Entries with model source code:
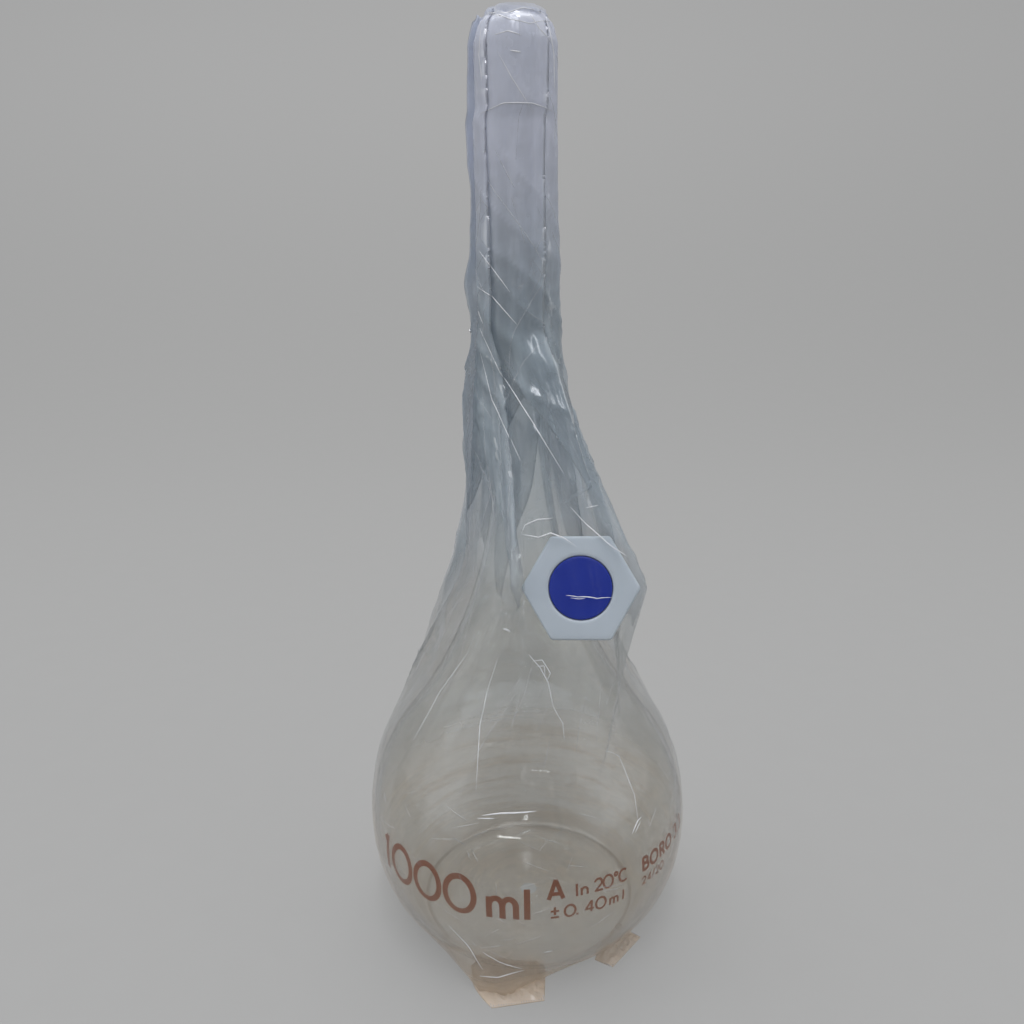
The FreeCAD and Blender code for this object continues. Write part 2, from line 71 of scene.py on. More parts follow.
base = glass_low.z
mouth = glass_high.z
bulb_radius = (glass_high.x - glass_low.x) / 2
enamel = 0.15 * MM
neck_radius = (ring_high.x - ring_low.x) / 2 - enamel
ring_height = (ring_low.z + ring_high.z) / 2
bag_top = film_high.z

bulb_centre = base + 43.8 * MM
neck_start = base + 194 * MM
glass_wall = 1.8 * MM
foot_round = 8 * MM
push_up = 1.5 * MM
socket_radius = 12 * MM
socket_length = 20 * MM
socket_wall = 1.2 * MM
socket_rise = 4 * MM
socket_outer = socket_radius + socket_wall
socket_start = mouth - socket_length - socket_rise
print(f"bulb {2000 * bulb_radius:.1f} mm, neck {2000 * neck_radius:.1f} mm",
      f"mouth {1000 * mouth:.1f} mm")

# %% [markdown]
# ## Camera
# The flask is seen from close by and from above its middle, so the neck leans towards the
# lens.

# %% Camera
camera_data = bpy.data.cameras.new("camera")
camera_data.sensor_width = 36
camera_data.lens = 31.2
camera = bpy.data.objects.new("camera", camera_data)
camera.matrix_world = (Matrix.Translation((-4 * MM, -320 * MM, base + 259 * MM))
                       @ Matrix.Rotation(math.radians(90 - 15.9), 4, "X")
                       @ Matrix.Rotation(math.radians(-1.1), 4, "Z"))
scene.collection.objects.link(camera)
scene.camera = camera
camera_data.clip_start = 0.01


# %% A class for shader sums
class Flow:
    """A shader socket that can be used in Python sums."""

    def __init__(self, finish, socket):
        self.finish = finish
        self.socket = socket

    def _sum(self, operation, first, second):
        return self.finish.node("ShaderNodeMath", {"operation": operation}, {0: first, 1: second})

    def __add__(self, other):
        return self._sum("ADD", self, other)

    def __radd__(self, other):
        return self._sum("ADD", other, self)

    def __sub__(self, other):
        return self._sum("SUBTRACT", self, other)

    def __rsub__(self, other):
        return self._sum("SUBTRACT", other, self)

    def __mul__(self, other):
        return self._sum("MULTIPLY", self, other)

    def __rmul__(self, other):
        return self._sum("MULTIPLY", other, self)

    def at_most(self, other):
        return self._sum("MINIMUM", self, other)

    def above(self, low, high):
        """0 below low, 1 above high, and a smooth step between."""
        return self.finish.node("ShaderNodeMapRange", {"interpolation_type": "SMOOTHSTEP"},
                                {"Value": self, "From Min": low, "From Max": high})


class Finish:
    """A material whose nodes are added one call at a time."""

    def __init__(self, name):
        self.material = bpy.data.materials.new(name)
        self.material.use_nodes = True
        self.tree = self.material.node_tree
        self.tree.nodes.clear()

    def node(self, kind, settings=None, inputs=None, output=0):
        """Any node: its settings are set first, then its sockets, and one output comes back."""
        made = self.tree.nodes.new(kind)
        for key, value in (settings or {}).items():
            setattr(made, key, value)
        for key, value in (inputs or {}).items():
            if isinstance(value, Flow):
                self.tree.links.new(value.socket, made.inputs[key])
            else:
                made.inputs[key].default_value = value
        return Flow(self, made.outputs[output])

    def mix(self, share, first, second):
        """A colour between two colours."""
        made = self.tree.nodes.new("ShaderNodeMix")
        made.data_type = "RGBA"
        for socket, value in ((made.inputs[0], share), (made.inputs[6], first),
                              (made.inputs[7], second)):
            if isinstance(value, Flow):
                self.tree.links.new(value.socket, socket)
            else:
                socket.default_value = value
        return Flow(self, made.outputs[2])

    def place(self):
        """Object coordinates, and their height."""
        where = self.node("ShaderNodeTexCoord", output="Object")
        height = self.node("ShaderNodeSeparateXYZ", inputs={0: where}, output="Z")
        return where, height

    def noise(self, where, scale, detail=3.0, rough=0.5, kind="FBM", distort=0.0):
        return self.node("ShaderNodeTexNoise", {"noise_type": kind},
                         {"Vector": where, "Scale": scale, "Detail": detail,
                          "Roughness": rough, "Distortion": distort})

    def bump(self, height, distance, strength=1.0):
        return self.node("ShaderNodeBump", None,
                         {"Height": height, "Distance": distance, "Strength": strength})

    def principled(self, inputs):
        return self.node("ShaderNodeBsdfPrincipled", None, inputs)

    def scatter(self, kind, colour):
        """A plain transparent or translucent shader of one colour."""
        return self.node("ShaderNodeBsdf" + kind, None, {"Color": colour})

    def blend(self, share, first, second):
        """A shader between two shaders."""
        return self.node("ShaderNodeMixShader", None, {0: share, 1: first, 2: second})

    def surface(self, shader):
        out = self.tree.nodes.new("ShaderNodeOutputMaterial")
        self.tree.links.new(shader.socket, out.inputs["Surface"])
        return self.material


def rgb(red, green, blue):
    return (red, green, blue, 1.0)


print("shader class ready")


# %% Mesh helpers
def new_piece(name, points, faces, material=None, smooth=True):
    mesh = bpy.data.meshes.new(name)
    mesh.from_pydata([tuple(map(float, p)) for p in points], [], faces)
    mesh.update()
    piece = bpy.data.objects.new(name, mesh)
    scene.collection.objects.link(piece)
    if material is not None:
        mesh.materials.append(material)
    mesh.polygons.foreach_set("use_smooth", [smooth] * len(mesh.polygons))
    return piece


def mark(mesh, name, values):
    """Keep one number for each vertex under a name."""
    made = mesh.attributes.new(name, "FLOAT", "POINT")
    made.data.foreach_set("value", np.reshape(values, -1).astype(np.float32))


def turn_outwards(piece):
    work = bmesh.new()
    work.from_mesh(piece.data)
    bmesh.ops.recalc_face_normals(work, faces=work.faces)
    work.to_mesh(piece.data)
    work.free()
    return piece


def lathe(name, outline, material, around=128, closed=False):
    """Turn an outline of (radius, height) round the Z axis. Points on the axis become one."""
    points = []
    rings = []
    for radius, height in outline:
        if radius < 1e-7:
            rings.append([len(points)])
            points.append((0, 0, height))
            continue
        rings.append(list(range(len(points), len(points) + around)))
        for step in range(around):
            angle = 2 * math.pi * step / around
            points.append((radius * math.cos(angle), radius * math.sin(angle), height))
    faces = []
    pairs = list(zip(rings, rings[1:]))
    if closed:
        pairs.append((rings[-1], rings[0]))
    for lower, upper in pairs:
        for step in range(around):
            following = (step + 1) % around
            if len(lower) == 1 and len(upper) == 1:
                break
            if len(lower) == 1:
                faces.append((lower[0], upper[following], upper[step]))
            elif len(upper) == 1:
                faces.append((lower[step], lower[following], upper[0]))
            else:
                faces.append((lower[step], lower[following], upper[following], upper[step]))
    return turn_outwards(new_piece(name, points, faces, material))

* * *

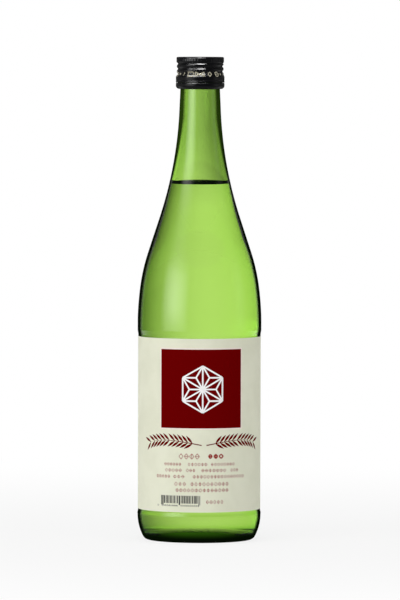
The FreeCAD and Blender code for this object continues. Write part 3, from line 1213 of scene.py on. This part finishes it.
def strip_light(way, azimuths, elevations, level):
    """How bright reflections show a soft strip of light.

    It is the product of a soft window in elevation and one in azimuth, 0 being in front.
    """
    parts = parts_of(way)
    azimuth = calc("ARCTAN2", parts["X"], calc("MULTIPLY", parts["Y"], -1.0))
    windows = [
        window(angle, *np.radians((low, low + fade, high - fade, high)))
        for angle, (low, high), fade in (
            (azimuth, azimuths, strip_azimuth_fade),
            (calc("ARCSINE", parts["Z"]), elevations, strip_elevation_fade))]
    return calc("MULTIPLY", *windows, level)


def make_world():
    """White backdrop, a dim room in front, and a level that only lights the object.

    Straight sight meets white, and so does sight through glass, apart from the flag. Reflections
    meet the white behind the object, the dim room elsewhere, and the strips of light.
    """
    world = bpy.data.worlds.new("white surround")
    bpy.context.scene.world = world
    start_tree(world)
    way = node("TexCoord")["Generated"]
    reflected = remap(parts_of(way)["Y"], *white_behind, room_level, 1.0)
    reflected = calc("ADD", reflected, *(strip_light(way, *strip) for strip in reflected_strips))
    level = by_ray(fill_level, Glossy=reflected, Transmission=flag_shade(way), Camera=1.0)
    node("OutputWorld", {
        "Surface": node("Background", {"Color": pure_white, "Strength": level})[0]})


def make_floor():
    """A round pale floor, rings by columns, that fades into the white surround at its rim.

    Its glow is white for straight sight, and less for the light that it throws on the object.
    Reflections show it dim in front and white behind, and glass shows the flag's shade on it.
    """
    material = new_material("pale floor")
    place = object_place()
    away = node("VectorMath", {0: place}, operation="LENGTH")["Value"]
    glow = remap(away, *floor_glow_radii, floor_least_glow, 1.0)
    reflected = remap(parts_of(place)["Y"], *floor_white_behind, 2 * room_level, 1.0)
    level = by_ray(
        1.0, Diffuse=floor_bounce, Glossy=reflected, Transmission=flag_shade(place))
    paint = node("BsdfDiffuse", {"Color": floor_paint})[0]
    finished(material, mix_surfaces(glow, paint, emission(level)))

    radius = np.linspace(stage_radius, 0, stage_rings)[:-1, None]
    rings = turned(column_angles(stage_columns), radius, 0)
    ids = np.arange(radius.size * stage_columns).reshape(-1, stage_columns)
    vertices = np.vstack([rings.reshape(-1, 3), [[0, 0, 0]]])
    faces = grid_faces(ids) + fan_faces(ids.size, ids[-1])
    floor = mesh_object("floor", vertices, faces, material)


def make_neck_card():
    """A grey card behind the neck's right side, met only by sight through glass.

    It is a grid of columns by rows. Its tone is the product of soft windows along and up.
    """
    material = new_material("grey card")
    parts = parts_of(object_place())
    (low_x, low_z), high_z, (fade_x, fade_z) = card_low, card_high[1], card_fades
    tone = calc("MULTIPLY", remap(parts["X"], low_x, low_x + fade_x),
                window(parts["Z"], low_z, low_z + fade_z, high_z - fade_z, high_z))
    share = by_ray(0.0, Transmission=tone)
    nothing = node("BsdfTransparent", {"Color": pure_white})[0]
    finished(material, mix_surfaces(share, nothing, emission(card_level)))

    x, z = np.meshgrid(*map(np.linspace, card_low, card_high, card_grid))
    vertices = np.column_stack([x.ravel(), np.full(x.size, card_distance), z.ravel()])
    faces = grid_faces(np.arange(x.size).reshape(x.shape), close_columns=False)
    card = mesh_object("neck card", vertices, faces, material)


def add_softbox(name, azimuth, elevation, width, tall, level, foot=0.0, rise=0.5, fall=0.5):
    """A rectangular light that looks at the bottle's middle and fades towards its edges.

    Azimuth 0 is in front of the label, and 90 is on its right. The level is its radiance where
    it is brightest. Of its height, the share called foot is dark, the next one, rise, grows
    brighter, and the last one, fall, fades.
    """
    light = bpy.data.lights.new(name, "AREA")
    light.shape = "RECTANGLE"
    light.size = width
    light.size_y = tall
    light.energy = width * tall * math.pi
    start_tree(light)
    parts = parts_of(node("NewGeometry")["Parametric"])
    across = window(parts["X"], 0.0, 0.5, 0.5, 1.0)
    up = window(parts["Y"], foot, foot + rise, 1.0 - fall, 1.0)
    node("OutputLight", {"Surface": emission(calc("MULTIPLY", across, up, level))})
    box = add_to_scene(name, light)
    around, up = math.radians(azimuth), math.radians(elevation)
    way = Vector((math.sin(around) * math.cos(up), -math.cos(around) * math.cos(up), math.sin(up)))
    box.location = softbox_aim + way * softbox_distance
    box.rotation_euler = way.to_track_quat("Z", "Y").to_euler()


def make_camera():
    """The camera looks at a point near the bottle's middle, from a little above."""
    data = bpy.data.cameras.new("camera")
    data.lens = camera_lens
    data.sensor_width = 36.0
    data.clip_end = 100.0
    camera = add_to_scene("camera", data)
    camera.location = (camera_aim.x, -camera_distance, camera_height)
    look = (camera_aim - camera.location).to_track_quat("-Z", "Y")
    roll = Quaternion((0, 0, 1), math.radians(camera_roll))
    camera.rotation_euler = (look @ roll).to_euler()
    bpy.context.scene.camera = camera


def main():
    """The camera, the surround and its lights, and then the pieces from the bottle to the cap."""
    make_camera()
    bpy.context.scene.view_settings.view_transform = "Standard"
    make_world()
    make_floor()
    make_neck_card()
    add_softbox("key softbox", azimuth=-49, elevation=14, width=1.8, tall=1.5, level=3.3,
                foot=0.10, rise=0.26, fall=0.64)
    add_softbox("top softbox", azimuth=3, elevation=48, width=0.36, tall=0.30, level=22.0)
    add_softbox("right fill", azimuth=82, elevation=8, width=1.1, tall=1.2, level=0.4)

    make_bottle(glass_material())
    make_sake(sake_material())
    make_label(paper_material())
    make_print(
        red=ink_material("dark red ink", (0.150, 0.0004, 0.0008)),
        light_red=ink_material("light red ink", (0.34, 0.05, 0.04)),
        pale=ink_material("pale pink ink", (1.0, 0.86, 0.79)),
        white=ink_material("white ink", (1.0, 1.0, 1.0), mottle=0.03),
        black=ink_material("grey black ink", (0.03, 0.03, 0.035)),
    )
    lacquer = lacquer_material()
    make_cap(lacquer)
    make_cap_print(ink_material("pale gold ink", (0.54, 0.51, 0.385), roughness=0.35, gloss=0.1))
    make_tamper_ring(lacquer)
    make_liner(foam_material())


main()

==

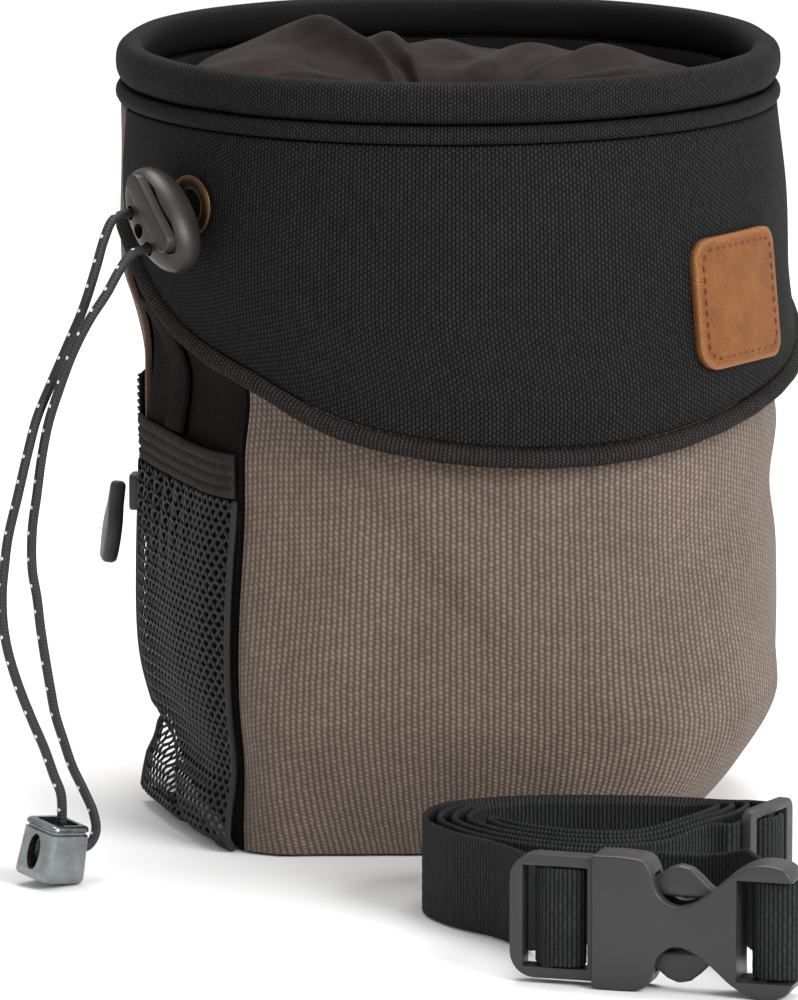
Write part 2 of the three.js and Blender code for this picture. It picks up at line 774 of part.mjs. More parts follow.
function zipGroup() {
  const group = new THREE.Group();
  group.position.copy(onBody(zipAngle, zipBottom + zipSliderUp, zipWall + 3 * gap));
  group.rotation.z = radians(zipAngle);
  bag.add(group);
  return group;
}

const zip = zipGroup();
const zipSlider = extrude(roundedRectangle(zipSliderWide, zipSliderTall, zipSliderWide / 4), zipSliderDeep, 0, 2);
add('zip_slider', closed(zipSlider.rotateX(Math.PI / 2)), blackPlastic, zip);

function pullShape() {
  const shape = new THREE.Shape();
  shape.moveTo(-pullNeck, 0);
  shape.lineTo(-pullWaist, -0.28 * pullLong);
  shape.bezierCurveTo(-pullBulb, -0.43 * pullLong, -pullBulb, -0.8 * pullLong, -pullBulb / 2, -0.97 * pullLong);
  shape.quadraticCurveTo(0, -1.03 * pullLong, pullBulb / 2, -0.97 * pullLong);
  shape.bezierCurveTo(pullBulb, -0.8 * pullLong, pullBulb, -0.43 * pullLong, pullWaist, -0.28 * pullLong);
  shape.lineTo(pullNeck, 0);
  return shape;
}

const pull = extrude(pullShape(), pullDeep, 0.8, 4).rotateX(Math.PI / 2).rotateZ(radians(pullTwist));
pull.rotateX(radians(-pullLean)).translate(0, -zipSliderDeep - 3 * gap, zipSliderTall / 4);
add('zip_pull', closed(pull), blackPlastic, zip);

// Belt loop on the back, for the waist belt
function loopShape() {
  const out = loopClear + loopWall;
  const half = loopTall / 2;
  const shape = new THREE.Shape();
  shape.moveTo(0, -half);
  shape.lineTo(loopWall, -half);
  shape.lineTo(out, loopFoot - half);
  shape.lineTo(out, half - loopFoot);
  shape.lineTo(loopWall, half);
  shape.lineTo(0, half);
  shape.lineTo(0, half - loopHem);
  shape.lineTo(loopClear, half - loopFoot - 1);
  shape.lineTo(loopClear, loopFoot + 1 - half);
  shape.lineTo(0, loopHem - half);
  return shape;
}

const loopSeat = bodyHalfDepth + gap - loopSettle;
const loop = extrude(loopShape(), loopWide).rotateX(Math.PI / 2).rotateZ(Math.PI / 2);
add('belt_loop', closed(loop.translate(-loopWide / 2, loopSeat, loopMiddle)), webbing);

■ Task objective
Take the line that contains "part finishes it.", the line that contains "lights the object.", and all lines between, and give them again exactly; include no other line.

■ Correct output
The FreeCAD and Blender code for this object continues. Write part 3, from line 1213 of scene.py on. This part finishes it.
def strip_light(way, azimuths, elevations, level):
    """How bright reflections show a soft strip of light.

    It is the product of a soft window in elevation and one in azimuth, 0 being in front.
    """
    parts = parts_of(way)
    azimuth = calc("ARCTAN2", parts["X"], calc("MULTIPLY", parts["Y"], -1.0))
    windows = [
        window(angle, *np.radians((low, low + fade, high - fade, high)))
        for angle, (low, high), fade in (
            (azimuth, azimuths, strip_azimuth_fade),
            (calc("ARCSINE", parts["Z"]), elevations, strip_elevation_fade))]
    return calc("MULTIPLY", *windows, level)


def make_world():
    """White backdrop, a dim room in front, and a level that only lights the object.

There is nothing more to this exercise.